A second element to Gordon’s legacy comes from how his team changed the approach of owners and teams to the nature of
racing as a team sport (with the help of Rick Hendrick and Ray Evernham). The last real innovations in pit crew performance
had been achieved by the Wood Brothers’ teams in the late 70s. When HMS hired Andy Papathanassiou with his master’s degree
from Stanford in organizational behavior as Gordon’s first pit crew coach in 1992, it signaled a new approach to the
driver/team relationship. With Andy Papa’s coaching and Ray Evernham’s attention to detail, the Rainbow Warriors lowered
the average time on pit stops by almost five seconds, systematized at-track preparation, treated the over-the-wall guys as
athletes who had to train and practice, and made the pit stop a major part of race strategy. In the heady run from
1995-1998, Gordon’s pit crew was the class of the sport, and their impeccable teamwork was a key element of Gordon’s first
three championships.
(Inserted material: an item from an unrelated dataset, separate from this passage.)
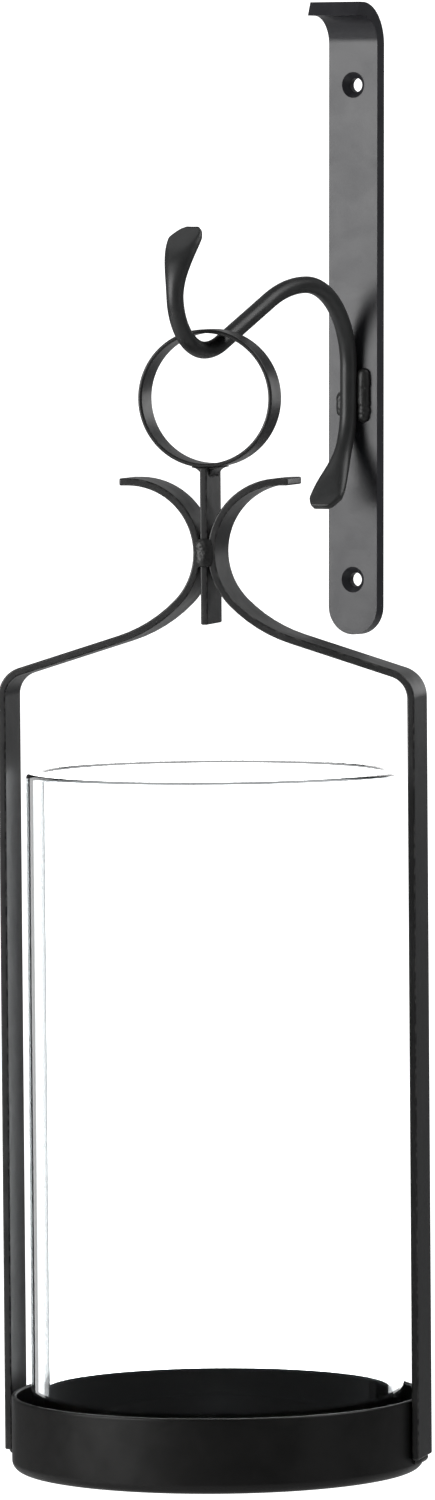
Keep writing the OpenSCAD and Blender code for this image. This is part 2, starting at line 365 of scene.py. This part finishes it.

Gordon fans know that Robert Yates was so desperate to improve his crews that he hired Gordon’s crew
wholesale after the 1999 season, doubling the members’ salaries. Today, the best pit crew members can command six-figure
salaries and are now being signed to long-term contracts, just like drivers and crew chiefs. The legacy of Gordon’s
Rainbow Warriors is one of professionalizing pit crews and making team dynamics a visible part of racing success.